François Brune http://larbremigrateur-fb.blogspot.com


(1) A des lecteurs indignés par une publicité sexiste parue dans ses colonnes, Le Monde, par exemple, se voit contraint d'avouer : « Une bonne partie de la publicité joue sur le corps féminin et les rapports ambigus entre les sexes. Si la direction de la rédaction devait se prononcer sur chaque image, elle entrerait en conflit permanent avec les annonceurs et finirait par sortir de son rôle » (18 décembre 2000).

(2) Dans Le Publiphobe n° 53, Yvan Gradis justifie la légitimité de ces actions face à des pouvoirs publics qui répugnent à faire appliquer la loi (texte disponible 56 bis, rue Escudier, 92100 Boulogne-Billancourt).

(3) On peut renvoyer, sur ce point, aux campagnes contre le « parrainage sportif » subtilement organisé par des producteurs d'alcool, contre le tabagisme favorisé par d'énormes investissements publicitaires, contre le culte de la vitesse célébré par les publicités automobiles.

(4) Voir l'article de Simone de Beauvoir, « La femme, la pub et la haine », Le Monde du 4 mai 1983.

(5) Fondées par Florence Montreynaud (La Meute – contre la publicité sexiste - Maison des femmes, 163 rue de Charenton, 75012 Paris, site internet : http://lameute.org.free.fr , e-mail : lameute.org@free.fr).

(6) Lire « Le Vatican absout la publicité », Le Monde diplomatique, avril I997.

(7) Paysages de France a remporté deux victoires significatives contre la prolifération de panneaux publicitaires (Paysages de France, MNEI, 5, place Bir-Hakeim, 38000 Grenoble, tél. : 04-76-03-23-75).

(8) Lire « L'Annonce faite au tiers-monde » (Le Monde diplomatique, mai 1988), et le n° 2 de la revue L'Ecologiste sur la crise climatique (25, rue de Fécamp, 75012 Paris). Sans oublier le mot d'ordre de la Journée sans achat : « Faites un geste pour la Terre : arrêtez d'acheter ».

(9) RAP, 53, rue Jean-Moulin, 94300 Vincennes, tél. : 01-43-28-39-21. L'Association publie la revue Rap-Echos.

(10) CCCP et Casseurs de pub, 11, place Croix-Pâquet, 69001 Lyon, tél. : 04-78-39-93-32. Casseurs de pub paraît en novembre, à l'occasion de la Journée sans achats lancée par la Media Foundation (qui édite la revue canadienne Adbusters).
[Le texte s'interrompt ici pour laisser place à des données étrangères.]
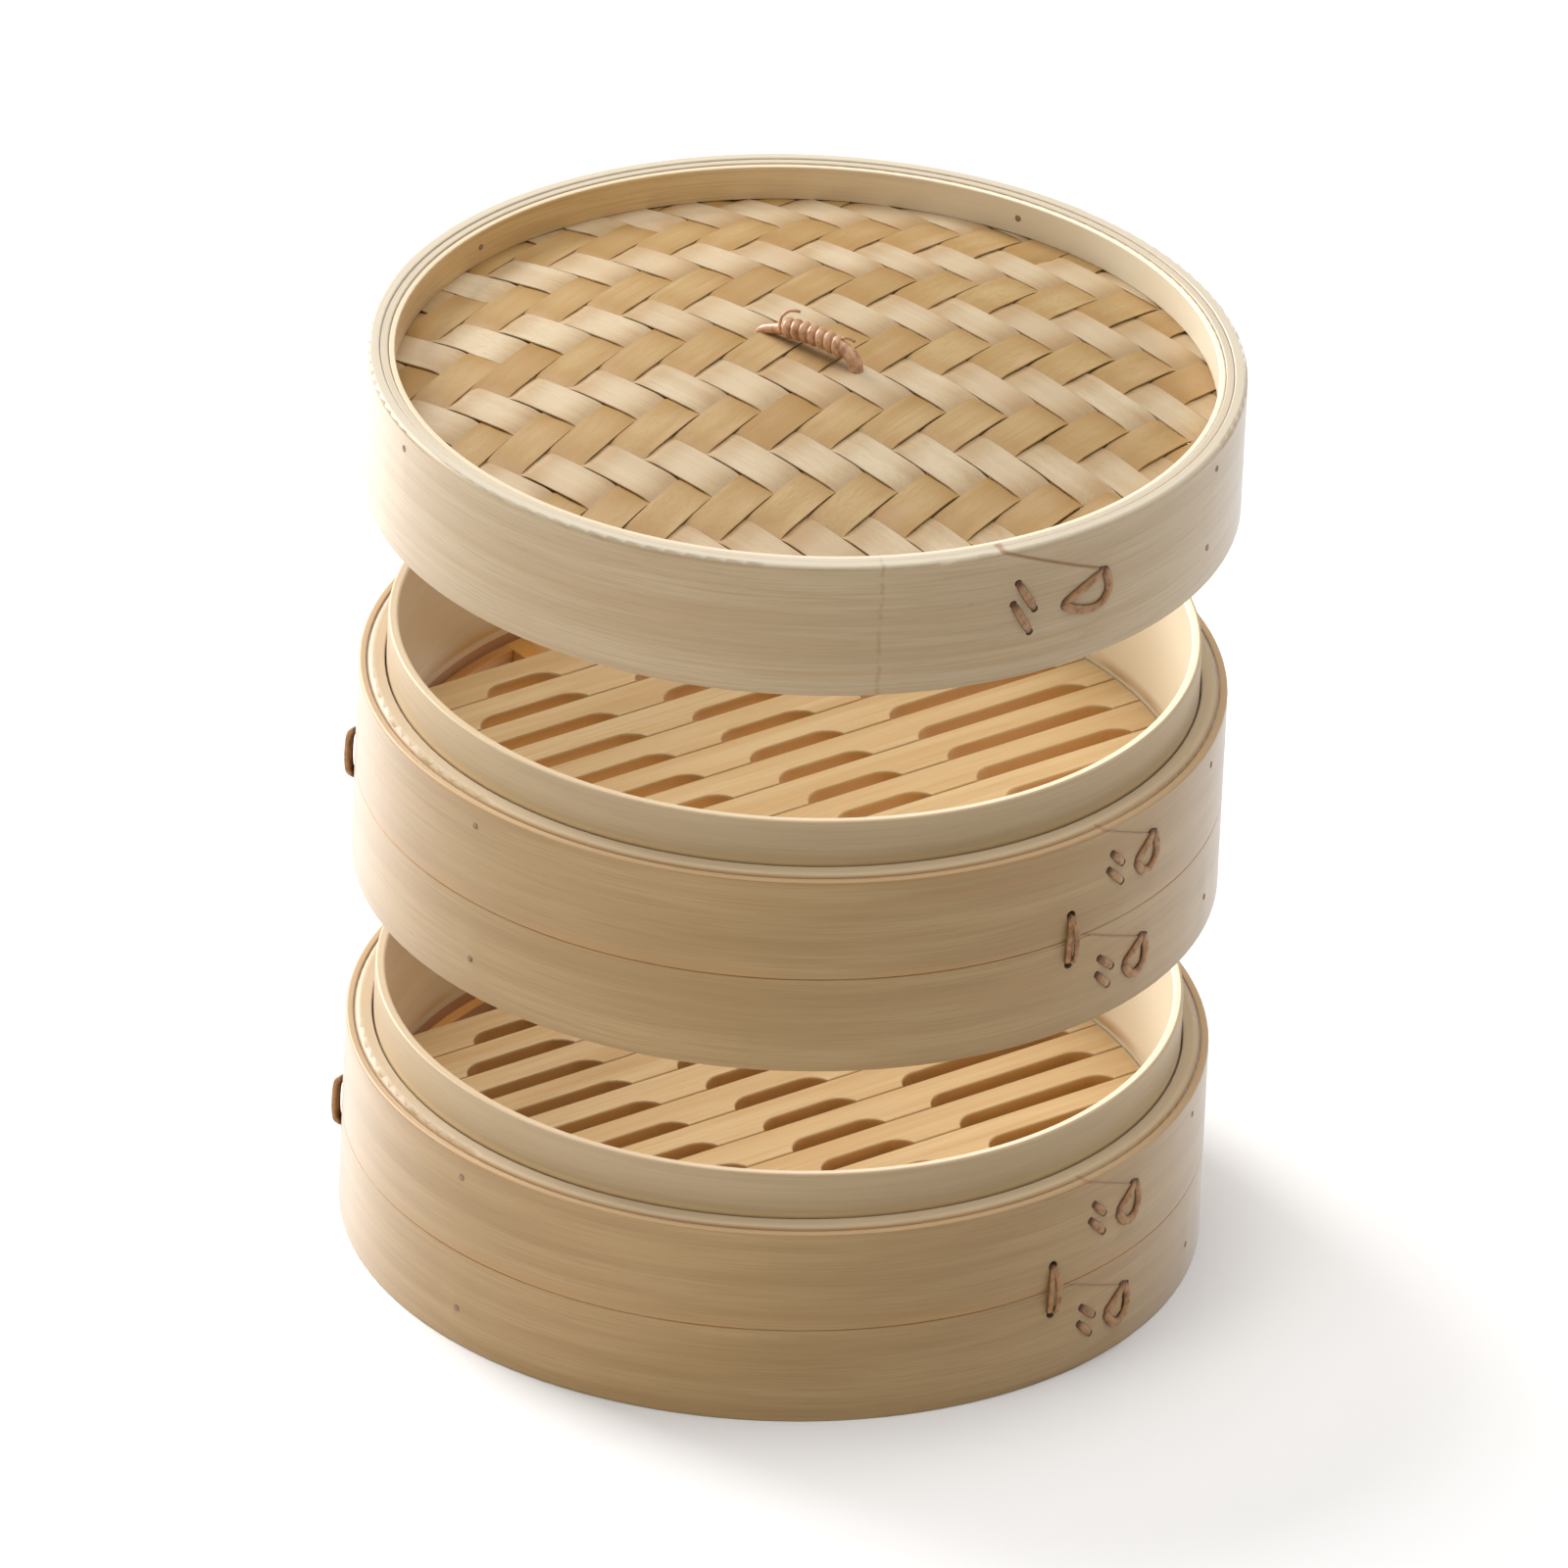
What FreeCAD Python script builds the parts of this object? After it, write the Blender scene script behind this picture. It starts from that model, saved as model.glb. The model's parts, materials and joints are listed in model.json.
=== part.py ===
"""Two-tier bamboo steamer with a woven lid, standing with its tiers lifted apart.

Each tier and the lid are built in their own frame, with the foot at z = 0 and the front at -Y, and are then
lifted to their place. Azimuths run from the front towards +X, in degrees. Lengths are in millimetres.
"""
import FreeCAD, Part
import math
import os

Vector = FreeCAD.Vector
UP = Vector(0, 0, 1)

# Tier walls: two bands one above the other, a middle hoop behind them and an inner hoop that stands up as a lip
TIER_RADIUS = 127.0
BAND_WALL = 2.3
TOP_BAND_HEIGHT = 32.0
BOTTOM_BAND_HEIGHT = 30.3
BAND_SEAM_GAP = 0.2
BAND_EDGE_ROUND = 0.9
MIDDLE_HOOP_WALL = 5.3
SHOULDER_STEP = 1.0
SHOULDER_ROUND = 2.4
INNER_HOOP_WALL = 3.0
LIP_HEIGHT = 14.4
LIP_ROUND = 0.9
SEAT_CLEARANCE = 0.5
LIP_HEADROOM = 1.0
LAYER_CLEARANCE = 0.1
LAYER_ROUND = 0.5

# Tier floor: notched slats on two battens and a ledge hoop
FLOOR_DEPTH = 48.9
SLAT_COUNT = 14
SLAT_THICKNESS = 5.0
SLAT_GAP = 0.5
SLAT_EDGE_ROUND = 0.5
SLAT_BEARING = 37.0
SLAT_END_CLEARANCE = 0.5
FAR_SIDE_GAP = 19.0
NEAR_SIDE_GAP = 9.0
NOTCH_DEPTH = 5.2
NOTCH_END_RADIUS = 8.0
NOTCH_CENTRE_OFFSET = 10.6
MIDDLE_NOTCH_HALF = 16.8
BATTEN_ZONE = 16.8
OUTER_NOTCH_MARGIN = 20.5
SHORTEST_NOTCH = 18.0
BATTEN_WIDTH = 12.0
BATTEN_THICKNESS = 4.5
LEDGE_WALL = 3.6
LEDGE_FOOT = 3.9

# Lid: outer and middle hoops, and two linings that grip the edge of a domed woven panel
LID_SEAT_CLEARANCE = 0.9
LID_HEIGHT = 41.8
LID_OUTER_WALL = 3.8
LID_MIDDLE_WALL = 2.4
LID_LINING_WALL = 1.9
LID_RIM_STEP = 0.3
LID_EDGE_ROUND = 1.4
PANEL_EDGE_DEPTH = 12.7
PANEL_RISE = 14.5
STRIP_PITCH = 13.6
STRIP_THICKNESS = 0.9
STRIP_GAP = 0.5
NARROWEST_STRIP = 3.0
LIGHT_STRIP_BEARING = -43.0
LIGHT_STRIP_SHIFT = -1.0
GOLDEN_STRIP_BEARING = 56.0
GOLDEN_STRIP_SHIFT = -3.2

# Handle: a rattan arch through the panel, bound with a thinner strand
HANDLE_SPAN = 36.0
HANDLE_BEARING = -38.5
HANDLE_HEIGHT = 7.4
HANDLE_RADIUS = 2.4
HANDLE_BEND = 6.5
HANDLE_TAIL = 2.2
WRAP_TURNS = 7
WRAP_PITCH = 2.9
WRAP_THICKNESS = 0.8
WRAP_WIDTH = 2.4
HOLE_CLEARANCE = 0.2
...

En 1999, le film accompagnant cette action, qui devait passer parmi les spots télévisés au tarif normal, fut refusé par les chaînes. Le CCCP et RAP ont un même site Internet : www.antipub.net.

(11) Lire François Brune, « Violences de l'idéologie publicitaire », Le Monde diplomatique, août 1995.

(12) Lire François Mazoyer, « Consommateurs sous influence », Le Monde diplomatique, décembre 2000.